## DIRECTIONS FOR THIS TASK
Make an exact copy of the lines below.

## DATA SECTION
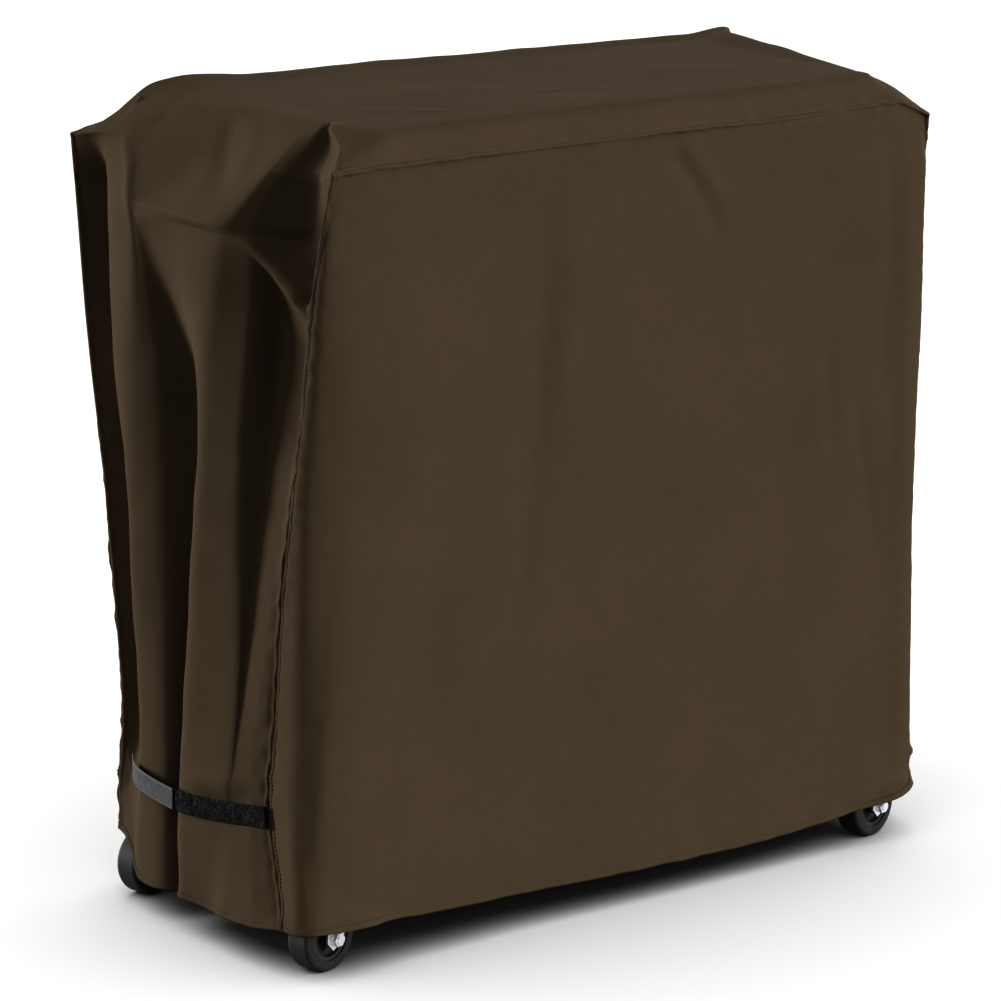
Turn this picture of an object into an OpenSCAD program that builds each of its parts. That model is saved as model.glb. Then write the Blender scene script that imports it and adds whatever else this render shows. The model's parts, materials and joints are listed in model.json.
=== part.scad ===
// Fitted fabric cover over a four-caster cart grill.
// Millimetres. X runs along the cart, the front faces -Y, Z = 0 is the floor.

/* [Cover] */
// Length of the cover between its corners at the top seams
cover_l = 848; // [820:1:870]
// Depth of the cover across its two top seams
cover_d = 452; // [440:1:470]
// Height of the flat top above the floor
cover_h = 900; // [890:1:910]
// Drop from the flat top to the top seams
seam_drop = 32; // [24:1:40]
// Length of the flat top
plateau_l = 800; // [780:1:820]
// Depth of the flat top
plateau_d = 390; // [380:1:400]
// Length of the cover at its hem
hem_l = 906; // [900:1:910]
// Depth of the cover at its hem
hem_d = 412; // [408:1:420]
// Height of the hem above the floor
hem_z = 45; // [40:1:50]
// Width of the folded hem band
hem_w = 48; // [40:1:50]
// Thickness that stands in for one layer of fabric
fabric_t = 2; // [1.5:0.1:2.5]
// Depth of the pleat between the two ridges of each end, at the hem
pleat_depth = 54; // [30:1:56]

/* [Straps] */
// Width of the hook-and-loop straps
strap_w = 25; // [20:1:30]
// Thickness of each strap layer
strap_t = 1.5; // [1:0.1:1.8]
// Height of the strap's lower edge above the floor
strap_z = 144; // [120:1:180]
// Length of hook strap that lies over the loop strap
strap_lap = 24; // [16:1:40]

/* [Cart] */
// Distance between the leg centres along the cart
leg_pitch_x = 784; // [776:1:790]
// Distance between the leg centres across the cart
leg_pitch_y = 332; // [324:1:336]
// Side of the square leg tube
leg_w = 30; // [25:1:32]
// Wall of the leg and rail tubes
tube_wall = 1.5; // [1.2:0.1:2]
// Width of the rails between the legs
rail_w = 25; // [20:1:25]
// Height of the underside of the firebox
firebox_z = 620; // [600:5:640]
// Length of the firebox and lid
body_l = 786; // [780:1:790]
// Depth of the firebox and lid
body_d = 370; // [360:1:372]
// Height of the joint between the firebox and the lid
lid_z = 790; // [780:1:795]
// Sheet thickness of the firebox and lid
sheet_t = 2; // [1.5:0.1:2.5]
// How far the sloped ends of the lid's top reach in and down
lid_slope = 41; // [30:1:50]
// Corner radius of the firebox and lid
body_r = 14; // [8:1:20]
// Width of each end handle
handle_w = 176; // [150:1:180]
// Diameter of the handle tube
handle_dia = 18; // [16:1:20]

/* [Casters] */
// Wheel diameter
wheel_dia = 76; // [74:1:76]
// Wheel width
wheel_w = 30; // [28:1:31]
// Distance from the swivel axis back to the axle
trail = 16; // [14:1:18]
// Heading of the swivels, from the cart's long axis
caster_yaw = 12; // [0:1:20]
// Axle bolt diameter
axle_dia = 10; // [8:1:10]
// Side of the square top plate
plate_w = 60; // [58:1:62]

/* [Hidden] */
$fn = 48;

fabric = [0.27, 0.23, 0.17];
webbing = [0.33, 0.33, 0.34];
loop_tape = [0.14, 0.14, 0.15];
black_steel = [0.12, 0.12, 0.13];
enamel = [0.10, 0.10, 0.11];
zinc = [0.82, 0.83, 0.85];
rubber = [0.10, 0.10, 0.10];
hub_grey = [0.24, 0.24, 0.25];

gap = 0.3;                          // clearance between a soft solid and its neighbour
eps = 0.01;

// Levels of the cover, from the seams down
seam_z = cover_h - seam_drop;
handle_top = 800;                   // top of the end handles
ridge_x = 462;                      // how far the end handles hold the fabric out
ridge_z = handle_top + 5;
pleat_z = 772;                      // where the pleats start, below the handles
band_z = hem_z + hem_w;             // top of the hem band

// Casters and legs
wheel_r = wheel_dia / 2;
axle_r = axle_dia / 2;
run_fit = 0.05;                     // radial clearance of a wheel or swivel on its pin
hub_r = 26;
cheek_in = 18;                      // half the gap between the fork cheeks
cheek_t = 3;
crown_z = 82;                       // underside of the fork crown
crown_t = 3;
ball_r = 2.9;
ball_ring_r = 15;
balls = 8;
plate_z = 94;                       // underside of the top plate
plate_t = 3;
foot_z = plate_z + plate_t;         // underside of the leg's foot flange
foot_t = 4;
bolt_r = 3;
bolt_pitch = 44;
leg_x = leg_pitch_x / 2;
leg_y = leg_pitch_y / 2;
rail_z_low = 110;
rail_z_top = firebox_z - rail_w;

// Mix of a and b: a at k = 0, b at k = 1
function mix(a, b, k) = a + (b - a) * k;

// Half length and half depth of the cover's corner line at height z
function fall(z) = (seam_z - z) / (seam_z - hem_z);
function corner_x(z) = mix(cover_l, hem_l, fall(z)) / 2;
function corner_y(z) = mix(cover_d, hem_d, fall(z)) / 2;

// A closed sheet between two grids of points, the outer one and the inner one
module sheet(outer, inner) {
    rows = len(outer);
    cols = len(outer[0]);
    count = rows * cols;
    grid = [for (i = [0 : rows - 2]) for (j = [0 : cols - 2]) [i * cols + j, (i + 1) * cols + j]];
    faces_out = [for (g = grid) each [[g[0], g[0] + 1, g[1] + 1], [g[0], g[1] + 1, g[1]]]];
    faces_in = [for (f = faces_out) [f[2] + count, f[1] + count, f[0] + count]];
    rim = concat(
        [for (j = [0 : cols - 1]) j],
        [for (i = [1 : rows - 1]) i * cols + cols - 1],
        [for (j = [cols - 2 : -1 : 0]) (rows - 1) * cols + j],
        [for (i = [rows - 2 : -1 : 1]) i * cols]
    );
    edge = [for (k = [0 : len(rim) - 1]) [rim[k], rim[(k + 1) % len(rim)]]];
    faces_rim = [for (e = edge) each [[e[1], e[0], e[0] + count], [e[1], e[0] + count, e[1] + count]]];
    polyhedron(
        points = concat([for (r = outer) each r], [for (r = inner) each r]),
        faces = concat(faces_out, faces_in, faces_rim)
    );
}

// Mirrored copy for the right end, or the plain one for the left
module end(side) {
    if (side > 0) mirror([1, 0, 0]) children();
    else children();
}

// ---- Cover ----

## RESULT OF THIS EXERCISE
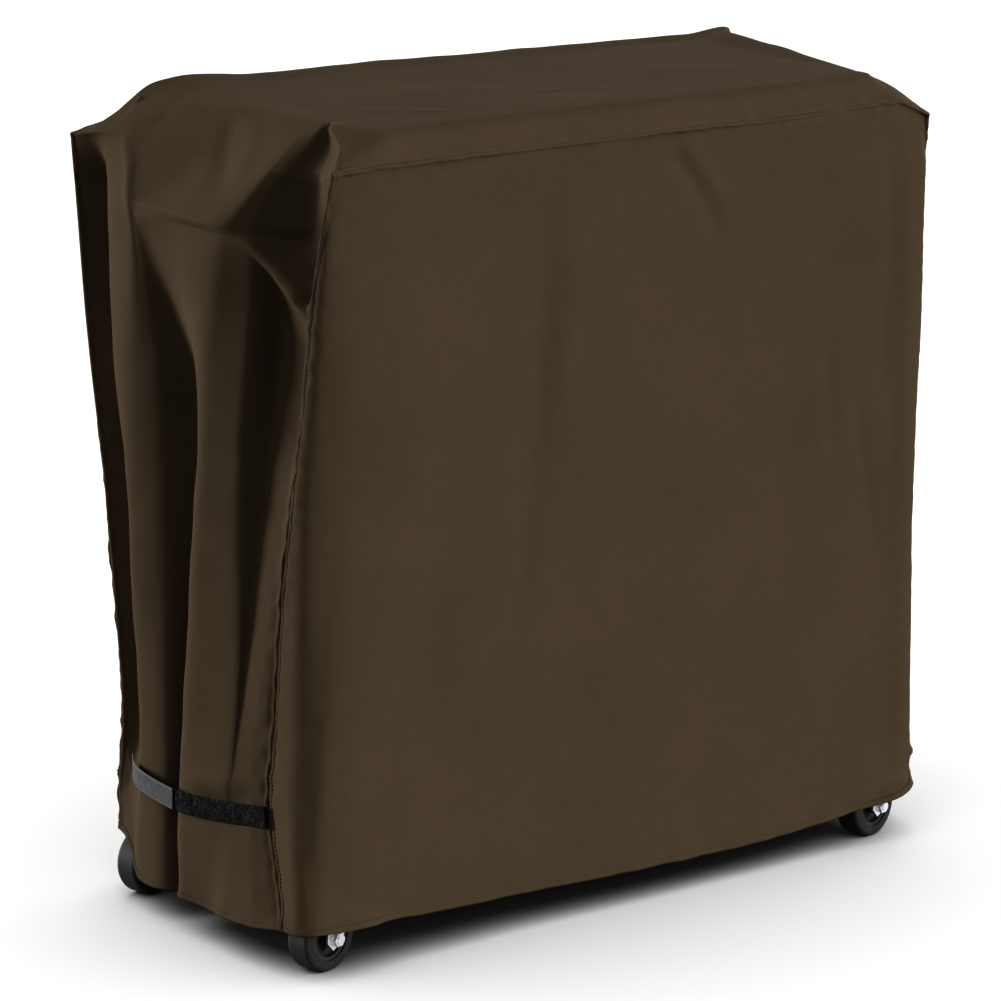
Turn this picture of an object into an OpenSCAD program that builds each of its parts. That model is saved as model.glb. Then write the Blender scene script that imports it and adds whatever else this render shows. The model's parts, materials and joints are listed in model.json.
=== part.scad ===
// Fitted fabric cover over a four-caster cart grill.
// Millimetres. X runs along the cart, the front faces -Y, Z = 0 is the floor.

/* [Cover] */
// Length of the cover between its corners at the top seams
cover_l = 848; // [820:1:870]
// Depth of the cover across its two top seams
cover_d = 452; // [440:1:470]
// Height of the flat top above the floor
cover_h = 900; // [890:1:910]
// Drop from the flat top to the top seams
seam_drop = 32; // [24:1:40]
// Length of the flat top
plateau_l = 800; // [780:1:820]
// Depth of the flat top
plateau_d = 390; // [380:1:400]
// Length of the cover at its hem
hem_l = 906; // [900:1:910]
// Depth of the cover at its hem
hem_d = 412; // [408:1:420]
// Height of the hem above the floor
hem_z = 45; // [40:1:50]
// Width of the folded hem band
hem_w = 48; // [40:1:50]
// Thickness that stands in for one layer of fabric
fabric_t = 2; // [1.5:0.1:2.5]
// Depth of the pleat between the two ridges of each end, at the hem
pleat_depth = 54; // [30:1:56]

/* [Straps] */
// Width of the hook-and-loop straps
strap_w = 25; // [20:1:30]
// Thickness of each strap layer
strap_t = 1.5; // [1:0.1:1.8]
// Height of the strap's lower edge above the floor
strap_z = 144; // [120:1:180]
// Length of hook strap that lies over the loop strap
strap_lap = 24; // [16:1:40]

/* [Cart] */
// Distance between the leg centres along the cart
leg_pitch_x = 784; // [776:1:790]
// Distance between the leg centres across the cart
leg_pitch_y = 332; // [324:1:336]
// Side of the square leg tube
leg_w = 30; // [25:1:32]
// Wall of the leg and rail tubes
tube_wall = 1.5; // [1.2:0.1:2]
// Width of the rails between the legs
rail_w = 25; // [20:1:25]
// Height of the underside of the firebox
firebox_z = 620; // [600:5:640]
// Length of the firebox and lid
body_l = 786; // [780:1:790]
// Depth of the firebox and lid
body_d = 370; // [360:1:372]
// Height of the joint between the firebox and the lid
lid_z = 790; // [780:1:795]
// Sheet thickness of the firebox and lid
sheet_t = 2; // [1.5:0.1:2.5]
// How far the sloped ends of the lid's top reach in and down
lid_slope = 41; // [30:1:50]
// Corner radius of the firebox and lid
body_r = 14; // [8:1:20]
// Width of each end handle
handle_w = 176; // [150:1:180]
// Diameter of the handle tube
handle_dia = 18; // [16:1:20]

/* [Casters] */
// Wheel diameter
wheel_dia = 76; // [74:1:76]
// Wheel width
wheel_w = 30; // [28:1:31]
// Distance from the swivel axis back to the axle
trail = 16; // [14:1:18]
// Heading of the swivels, from the cart's long axis
caster_yaw = 12; // [0:1:20]
// Axle bolt diameter
axle_dia = 10; // [8:1:10]
// Side of the square top plate
plate_w = 60; // [58:1:62]

/* [Hidden] */
$fn = 48;

fabric = [0.27, 0.23, 0.17];
webbing = [0.33, 0.33, 0.34];
loop_tape = [0.14, 0.14, 0.15];
black_steel = [0.12, 0.12, 0.13];
enamel = [0.10, 0.10, 0.11];
zinc = [0.82, 0.83, 0.85];
rubber = [0.10, 0.10, 0.10];
hub_grey = [0.24, 0.24, 0.25];

gap = 0.3;                          // clearance between a soft solid and its neighbour
eps = 0.01;

// Levels of the cover, from the seams down
seam_z = cover_h - seam_drop;
handle_top = 800;                   // top of the end handles
ridge_x = 462;                      // how far the end handles hold the fabric out
ridge_z = handle_top + 5;
pleat_z = 772;                      // where the pleats start, below the handles
band_z = hem_z + hem_w;             // top of the hem band

// Casters and legs
wheel_r = wheel_dia / 2;
axle_r = axle_dia / 2;
run_fit = 0.05;                     // radial clearance of a wheel or swivel on its pin
hub_r = 26;
cheek_in = 18;                      // half the gap between the fork cheeks
cheek_t = 3;
crown_z = 82;                       // underside of the fork crown
crown_t = 3;
ball_r = 2.9;
ball_ring_r = 15;
balls = 8;
plate_z = 94;                       // underside of the top plate
plate_t = 3;
foot_z = plate_z + plate_t;         // underside of the leg's foot flange
foot_t = 4;
bolt_r = 3;
bolt_pitch = 44;
leg_x = leg_pitch_x / 2;
leg_y = leg_pitch_y / 2;
rail_z_low = 110;
rail_z_top = firebox_z - rail_w;

// Mix of a and b: a at k = 0, b at k = 1
function mix(a, b, k) = a + (b - a) * k;

// Half length and half depth of the cover's corner line at height z
function fall(z) = (seam_z - z) / (seam_z - hem_z);
function corner_x(z) = mix(cover_l, hem_l, fall(z)) / 2;
function corner_y(z) = mix(cover_d, hem_d, fall(z)) / 2;

// A closed sheet between two grids of points, the outer one and the inner one
module sheet(outer, inner) {
    rows = len(outer);
    cols = len(outer[0]);
    count = rows * cols;
    grid = [for (i = [0 : rows - 2]) for (j = [0 : cols - 2]) [i * cols + j, (i + 1) * cols + j]];
    faces_out = [for (g = grid) each [[g[0], g[0] + 1, g[1] + 1], [g[0], g[1] + 1, g[1]]]];
    faces_in = [for (f = faces_out) [f[2] + count, f[1] + count, f[0] + count]];
    rim = concat(
        [for (j = [0 : cols - 1]) j],
        [for (i = [1 : rows - 1]) i * cols + cols - 1],
        [for (j = [cols - 2 : -1 : 0]) (rows - 1) * cols + j],
        [for (i = [rows - 2 : -1 : 1]) i * cols]
    );
    edge = [for (k = [0 : len(rim) - 1]) [rim[k], rim[(k + 1) % len(rim)]]];
    faces_rim = [for (e = edge) each [[e[1], e[0], e[0] + count], [e[1], e[0] + count, e[1] + count]]];
    polyhedron(
        points = concat([for (r = outer) each r], [for (r = inner) each r]),
        faces = concat(faces_out, faces_in, faces_rim)
    );
}

// Mirrored copy for the right end, or the plain one for the left
module end(side) {
    if (side > 0) mirror([1, 0, 0]) children();
    else children();
}

// ---- Cover ----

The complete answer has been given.